Voila! Instant cushion.

(I am aware I am using a jumble of inches and cm in this explanation. I blame my mum for teaching me to sew cushion covers and only working in inches)

Here is the cushion cover with the finished design from the Joy book club box. A lovely themed gift to go with the book of the month.



Generally the Book boxes contain and surprise book (something you might not have heard of, a good read but a bit different) and a series of gifts. The first few boxes have had scented candles, perfume, delicious Italian macrons, nut triangles, book themed playlists, and interesting facts amongst the contents. A couple more pictures from the lovely début box in January below.

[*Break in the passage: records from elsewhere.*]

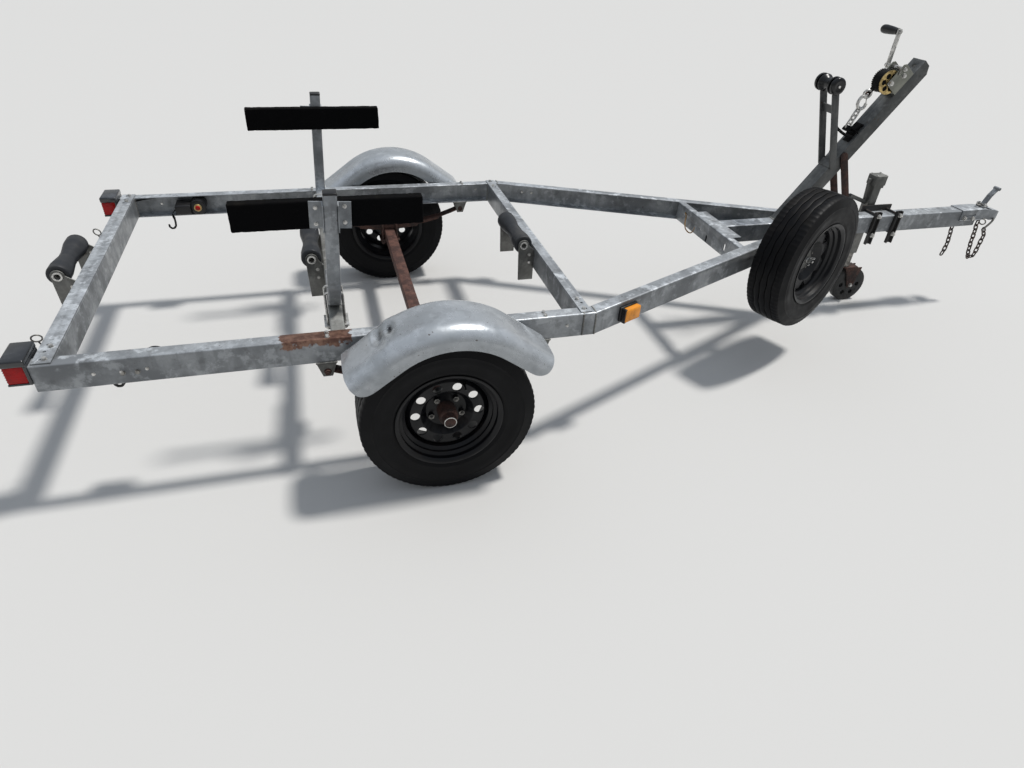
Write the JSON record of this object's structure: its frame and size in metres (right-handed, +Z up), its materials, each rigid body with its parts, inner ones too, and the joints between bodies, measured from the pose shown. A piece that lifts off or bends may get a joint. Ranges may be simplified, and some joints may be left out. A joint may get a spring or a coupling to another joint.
{
  "type": "boat trailer",
  "caption": "Single-axle galvanised boat trailer with keel rollers, carpeted guides, winch post, jockey wheel and side-mounted spare.",
  "frame": {"origin": "on the ground under the middle of the trailer's length, on its centre line", "axes": "+X forward to the coupler, +Y to the trailer's left, +Z up"},
  "size_m": [4.661, 1.986, 1.4208],
  "materials": {
    "galvanised": "satin",
    "dark_steel": "satin",
    "rusty_steel": "matt",
    "zinc": "satin",
    "gold_zinc": "satin",
    "tyre": "matt",
    "rubber": "matt",
    "carpet": "matt",
    "webbing": "matt",
    "black_plastic": "satin",
    "red_lens": "gloss",
    "amber_lens": "gloss",
    "black_paint": "satin"
  },
  "bodies": {
    "frame": {"side_rail_right": "galvanised", "side_rail_left": "galvanised", "draw_rail_right": "galvanised", "draw_rail_left": "galvanised", "rear_crossmember": "galvanised", "guide_crossmember": "galvanised", "mid_crossmember": "galvanised", "front_crossmember": "galvanised", "tongue": "galvanised", "coupler": "galvanised", "winch_mast": "dark_steel", "mast_braces": "rusty_steel", "bow_stop": "galvanised", "winch_frame": "dark_steel", "winch_strap": "webbing", "keel_bracket_rear": "galvanised", "keel_bracket_middle": "galvanised", "keel_bracket_front": "galvanised", "guide_post_right": "galvanised", "guide_post_left": "galvanised", "guide_board_right": "carpet", "guide_board_left": "carpet", "axle": "rusty_steel", "leaf_spring_right": "rusty_steel", "leaf_spring_left": "rusty_steel", "spring_hangers": "galvanised", "fender_right": "galvanised", "fender_left": "galvanised", "fender_brackets": "galvanised", "spare_carrier": "galvanised", "spare_wheel": "black_paint", "spare_tyre": "tyre", "jack_mount": "galvanised", "tail_light_right": "red_lens", "tail_light_left": "red_lens", "side_markers": "amber_lens", "tie_downs": "black_plastic", "safety_chains": "zinc"},
    "wheel_right": {"wheel_right": "black_paint", "tyre_right": "tyre"},
    "wheel_left": {"wheel_left": "black_paint", "tyre_left": "tyre"},
    "keel_roller_rear": {"keel_roller_rear": "rubber"},
    "keel_roller_middle": {"keel_roller_middle": "rubber"},
    "keel_roller_front": {"keel_roller_front": "rubber"},
    "bow_roller": {"bow_roller": "rubber"},
    "winch_crank": {"winch_crank": "zinc"},
    "winch_drum": {"winch_drum": "gold_zinc"},
    "jack_body": {"jack_body": "galvanised"},
    "jack_leg": {"jack_leg": "zinc"},
    "jack_fork": {"jack_fork": "rusty_steel"},
    "jack_wheel": {"jack_wheel": "black_plastic"}
  },
  "joints": [
    {"name": "wheel_right_spin", "type": "hinge", "parent": "frame", "child": "wheel_right", "pos_m": [-0.992, -0.869, 0.31], "axis": [0, 1, 0], "continuous": true},
    {"name": "wheel_left_spin", "type": "hinge", "parent": "frame", "child": "wheel_left", "pos_m": [-0.992, 0.869, 0.31], "axis": [0, 1, 0], "continuous": true},
    {"name": "keel_roller_rear_spin", "type": "hinge", "parent": "frame", "child": "keel_roller_rear", "pos_m": [-2.29, 0, 0.578], "axis": [0, 1, 0], "continuous": true},
    {"name": "keel_roller_middle_spin", "type": "hinge", "parent": "frame", "child": "keel_roller_middle", "pos_m": [-1.394, 0, 0.578], "axis": [0, 1, 0], "continuous": true},
    {"name": "keel_roller_front_spin", "type": "hinge", "parent": "frame", "child": "keel_roller_front", "pos_m": [-0.506, 0, 0.578], "axis": [0, 1, 0], "continuous": true},
    {"name": "bow_roller_spin", "type": "hinge", "parent": "frame", "child": "bow_roller", "pos_m": [0.94961, 0, 1.19559], "axis": [0, 1, 0], "continuous": true},
    {"name": "winch_drum_spin", "type": "hinge", "parent": "frame", "child": "winch_drum", "pos_m": [1.25017, 0, 1.20607], "axis": [0, 1, 0], "continuous": true},
    {"name": "winch_crank_spin", "type": "hinge", "parent": "frame", "child": "winch_crank", "pos_m": [1.30081, 0, 1.2633], "axis": [0, 1, 0], "continuous": true},
    {"name": "jack_swing", "type": "hinge", "parent": "frame", "child": "jack_body", "pos_m": [1.507, 0.048, 0.512], "axis": [0, -1, 0], "range_deg": [0, 90]},
    {"name": "jack_slide", "type": "slide", "parent": "jack_body", "child": "jack_leg", "axis": [0, 0, 1], "range_m": [-0.165, 0.085]},
    {"name": "jack_swivel", "type": "hinge", "parent": "jack_leg", "child": "jack_fork", "pos_m": [1.507, 0.086, 0.2157], "axis": [0, 0, 1], "continuous": true},
    {"name": "jack_wheel_spin", "type": "hinge", "parent": "jack_fork", "child": "jack_wheel", "pos_m": [1.567, 0.086, 0.1], "axis": [0, 1, 0], "continuous": true}
  ],
  "couplings": [
    {"joint": "winch_crank_spin", "follows": "winch_drum_spin", "ratio": -4}
  ]
}
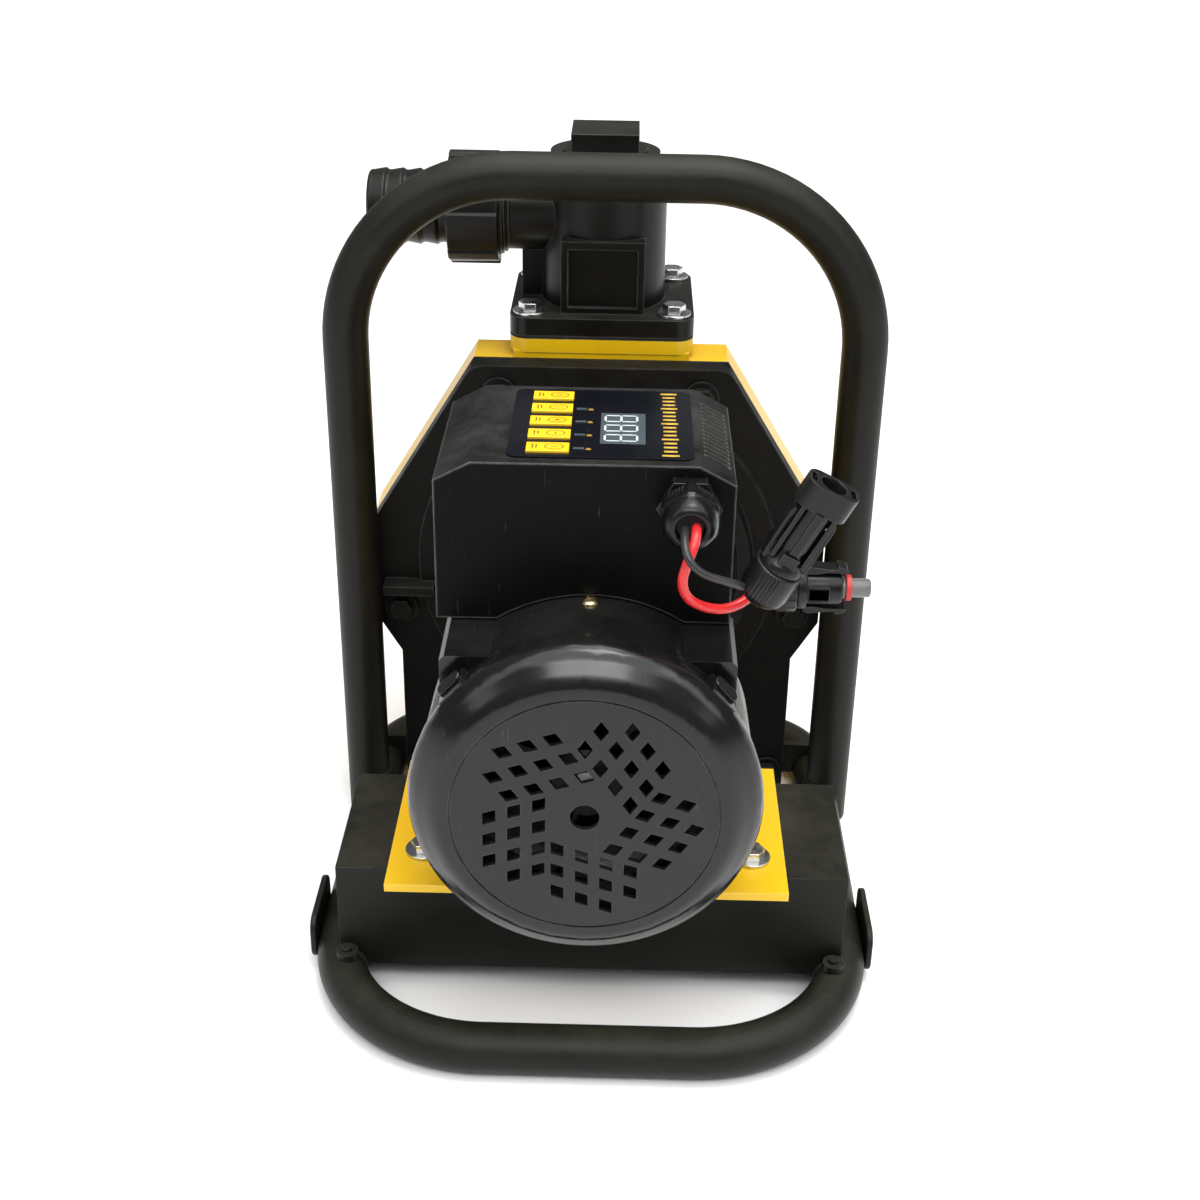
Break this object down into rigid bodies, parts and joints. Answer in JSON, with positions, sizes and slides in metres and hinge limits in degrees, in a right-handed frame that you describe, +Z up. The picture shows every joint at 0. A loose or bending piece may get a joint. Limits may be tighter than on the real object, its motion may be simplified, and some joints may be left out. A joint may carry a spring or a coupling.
{
  "type": "solar surface water pump",
  "caption": "Self-priming surface water pump with finned motor, keypad controller, solar connectors, top outlet with hose barb, and a bent-tube carry frame.",
  "frame": {"origin": "centre of the footprint box, on the ground under the base ring", "axes": "+Z up, -Y towards the motor's fan cover (front), +Y towards the suction port (rear), -X towards the outlet's hose barb"},
  "size_m": [0.27, 0.36, 0.356],
  "materials": {
    "black_powder": "satin powder coat",
    "yellow_paint": "satin paint",
    "gloss_black": "glossy moulded",
    "case_black": "matte moulded",
    "outlet_black": "satin moulded",
    "nylon_black": "satin nylon",
    "cast_black": "rough painted casting",
    "aluminium": "cast",
    "steel": "machined",
    "zinc": "zinc plated",
    "gold_zinc": "yellow zinc plated",
    "copper": "enamelled wire",
    "rubber": "matte",
    "red_seal": "matte",
    "red_wire": "satin insulation",
    "black_wire": "satin insulation",
    "panel_gloss": "glossy film",
    "key_yellow": "satin film",
    "display": "display",
    "led": "clear",
    "board_green": "circuit board",
    "ceramic": "ceramic",
    "resin": "glass filled"
  },
  "bodies": {
    "frame": {"base_ring": "black_powder", "carry_hoop": "black_powder", "bridge_channel": "black_powder", "side_plate_left": "black_powder", "side_plate_right": "black_powder", "frame_weld_studs": "black_powder", "foot_strap": "black_powder", "foot_bolts": "zinc", "base_bolts": "zinc", "casing_bolts": "zinc", "flange_bolts": "zinc", "motor_base_plate": "yellow_paint", "motor_housing": "yellow_paint", "pump_casing": "yellow_paint", "end_shield": "aluminium", "stator_core": "steel", "bearing_front": "steel", "bearing_rear": "steel", "stator_windings": "copper", "diffuser": "resin", "fan_cover": "gloss_black", "cover_screws": "gold_zinc", "pump_adapter": "cast_black", "casing_gasket": "rubber", "outlet_gasket": "rubber", "union_seal": "rubber", "gland_seal": "rubber", "seal_seat": "ceramic", "suction_fitting": "outlet_black", "drain_plug": "outlet_black", "outlet_body": "outlet_black", "hose_barb": "outlet_black", "controller_case": "case_black", "controller_base": "case_black", "circuit_board": "board_green", "label_panel": "panel_gloss", "led_display": "display", "status_leds": "led", "gland_body": "nylon_black", "plug_nut": "nylon_black", "plug_body": "nylon_black", "socket_nut": "nylon_black", "socket_body": "nylon_black", "plug_oring": "red_seal", "red_wire": "red_wire", "black_wire": "black_wire"},
    "rotor": {"rotor_shaft": "steel", "rotor_core": "steel", "cooling_fan": "resin", "impeller": "resin", "seal_head": "steel"},
    "union_nut": {"union_nut": "outlet_black"},
    "priming_plug": {"priming_plug": "outlet_black"},
    "gland_nut": {"gland_nut": "nylon_black"},
    "check_flap": {"check_flap": "rubber"},
    "button_1": {"button_1": "key_yellow"},
    "button_2": {"button_2": "key_yellow"},
    "button_3": {"button_3": "key_yellow"},
    "button_4": {"button_4": "key_yellow"},
    "button_5": {"button_5": "key_yellow"}
  },
  "joints": [
    {"name": "rotor_spin", "type": "hinge", "parent": "frame", "child": "rotor", "pos_m": [-0.002, 0, 0.143], "axis": [0, 1, 0], "continuous": true},
    {"name": "union_nut_turn", "type": "hinge", "parent": "frame", "child": "union_nut", "pos_m": [-0.07, 0.104, 0.313], "axis": [1, 0, 0], "continuous": true},
    {"name": "priming_plug_turn", "type": "hinge", "parent": "frame", "child": "priming_plug", "pos_m": [-0.002, 0.104, 0.35], "axis": [0, 0, 1], "continuous": true},
    {"name": "gland_nut_turn", "type": "hinge", "parent": "frame", "child": "gland_nut", "pos_m": [0.0368, -0.135, 0.2545], "axis": [0, 1, 0], "continuous": true},
    {"name": "check_flap_swing", "type": "hinge", "parent": "frame", "child": "check_flap", "pos_m": [-0.002, 0.1505, 0.2048], "axis": [-1, 0, 0], "range_deg": [0, 35]},
    {"name": "button_1_press", "type": "slide", "parent": "frame", "child": "button_1", "axis": [0, 0, -1], "range_m": [0, 0.0006], "stiffness_N_per_m": 600, "springref_m": -0.0002},
    {"name": "button_2_press", "type": "slide", "parent": "frame", "child": "button_2", "axis": [0, 0, -1], "range_m": [0, 0.0006], "stiffness_N_per_m": 600, "springref_m": -0.0002},
    {"name": "button_3_press", "type": "slide", "parent": "frame", "child": "button_3", "axis": [0, 0, -1], "range_m": [0, 0.0006], "stiffness_N_per_m": 600, "springref_m": -0.0002},
    {"name": "button_4_press", "type": "slide", "parent": "frame", "child": "button_4", "axis": [0, 0, -1], "range_m": [0, 0.0006], "stiffness_N_per_m": 600, "springref_m": -0.0002},
    {"name": "button_5_press", "type": "slide", "parent": "frame", "child": "button_5", "axis": [0, 0, -1], "range_m": [0, 0.0006], "stiffness_N_per_m": 600, "springref_m": -0.0002}
  ]
}
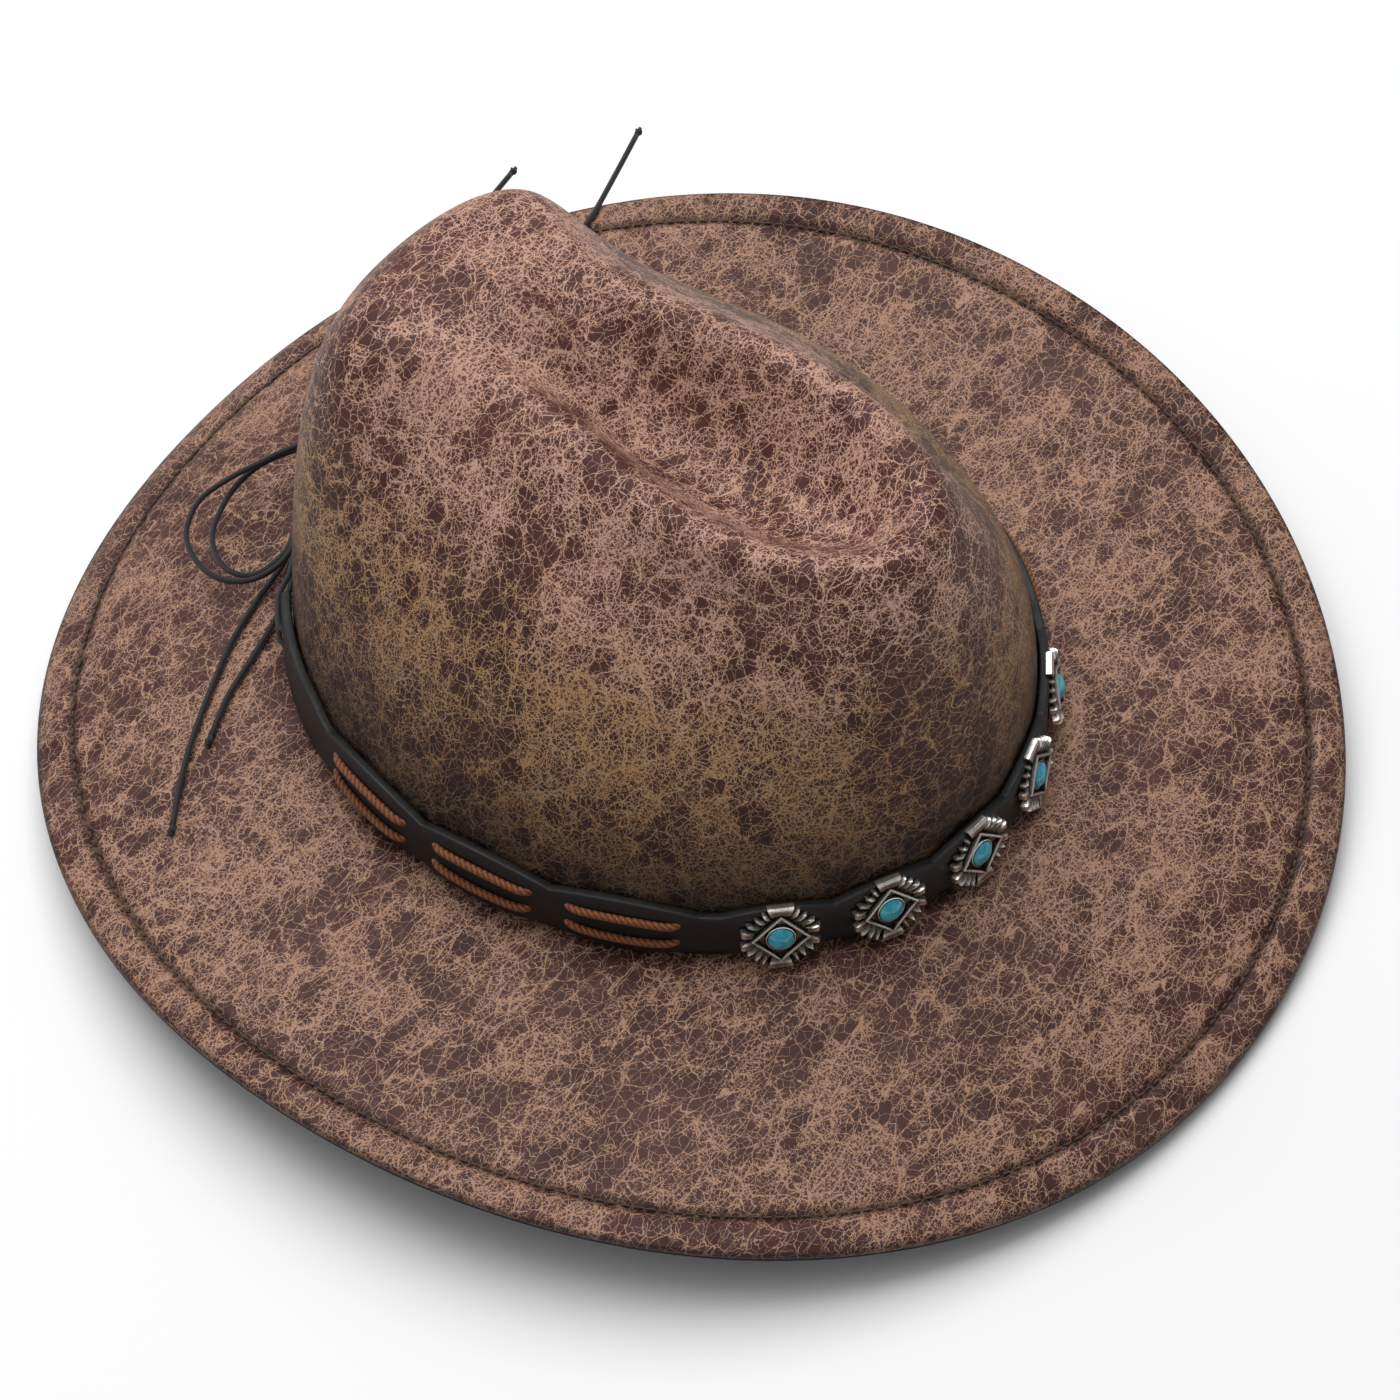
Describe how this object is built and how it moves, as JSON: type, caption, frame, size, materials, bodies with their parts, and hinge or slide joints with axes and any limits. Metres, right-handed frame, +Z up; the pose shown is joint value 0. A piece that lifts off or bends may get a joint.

If you love a good book and nice treats in the post each month I highly recommend checking out The Joy Book Club and sharing the #BookJoy


I have also managed to do a fair amount of sewing as part of my PhD (much to my supervisors surprise). I have been getting to grips with sewing heavy duty waterproof gortex into tents. Its slippery and requires careful tension adjustments, not to mention being very heavy to hold while sewing. Thankfully I don’t have to sleep under my own home made tents. Instead they are protective covers for statues instead.


I learned the hard way that ordering 25m of fabric comes with many problems in terms of cutting out pattern pieces… I had to remove most of the furniture in my living room in order to lay out this out in stages to cut out the pieces!